# CHALLENGE
Go through each line of the records below and count those with the word "scene"; give only the total.

# ROWS
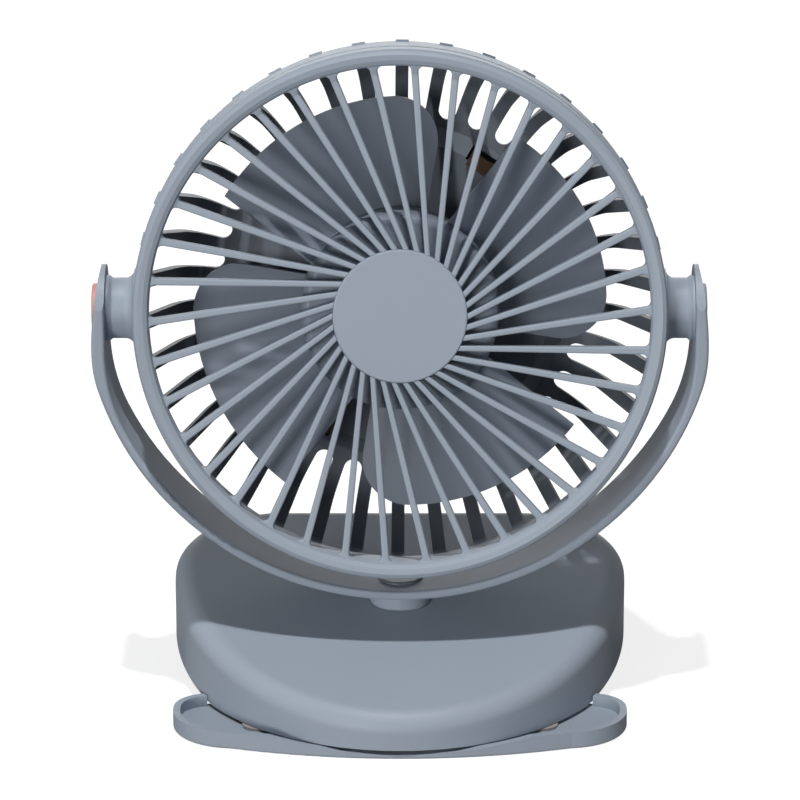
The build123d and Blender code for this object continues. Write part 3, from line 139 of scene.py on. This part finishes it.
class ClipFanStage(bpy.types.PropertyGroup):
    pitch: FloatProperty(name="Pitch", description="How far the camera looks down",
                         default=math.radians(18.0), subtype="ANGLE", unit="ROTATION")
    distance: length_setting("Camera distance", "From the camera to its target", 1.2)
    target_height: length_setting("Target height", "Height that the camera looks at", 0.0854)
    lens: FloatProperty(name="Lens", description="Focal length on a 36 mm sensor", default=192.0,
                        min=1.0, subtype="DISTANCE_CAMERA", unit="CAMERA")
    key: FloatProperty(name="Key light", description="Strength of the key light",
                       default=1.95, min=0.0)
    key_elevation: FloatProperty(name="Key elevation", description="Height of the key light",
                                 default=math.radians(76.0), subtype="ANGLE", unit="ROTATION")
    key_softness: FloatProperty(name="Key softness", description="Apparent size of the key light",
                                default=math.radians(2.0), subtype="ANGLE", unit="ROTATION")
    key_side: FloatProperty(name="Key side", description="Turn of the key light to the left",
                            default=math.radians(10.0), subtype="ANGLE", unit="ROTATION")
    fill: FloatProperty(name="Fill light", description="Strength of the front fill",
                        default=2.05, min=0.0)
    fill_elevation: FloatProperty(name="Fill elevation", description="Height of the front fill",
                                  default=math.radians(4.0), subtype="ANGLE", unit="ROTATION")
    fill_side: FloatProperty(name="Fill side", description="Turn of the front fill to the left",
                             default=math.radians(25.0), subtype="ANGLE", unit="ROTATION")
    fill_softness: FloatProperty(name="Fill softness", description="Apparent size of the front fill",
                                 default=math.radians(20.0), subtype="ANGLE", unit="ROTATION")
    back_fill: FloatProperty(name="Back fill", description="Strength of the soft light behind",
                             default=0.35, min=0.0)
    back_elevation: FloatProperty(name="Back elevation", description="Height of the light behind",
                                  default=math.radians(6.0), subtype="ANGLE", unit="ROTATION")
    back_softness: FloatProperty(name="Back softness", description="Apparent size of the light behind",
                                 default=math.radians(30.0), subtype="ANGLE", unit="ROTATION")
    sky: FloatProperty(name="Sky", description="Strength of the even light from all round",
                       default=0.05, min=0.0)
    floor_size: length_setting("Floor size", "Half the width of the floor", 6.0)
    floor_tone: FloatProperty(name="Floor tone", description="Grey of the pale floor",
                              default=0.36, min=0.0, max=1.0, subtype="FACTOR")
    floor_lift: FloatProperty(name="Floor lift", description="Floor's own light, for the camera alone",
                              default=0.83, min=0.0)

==

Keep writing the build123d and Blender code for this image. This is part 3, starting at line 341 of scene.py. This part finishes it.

# REPLY
2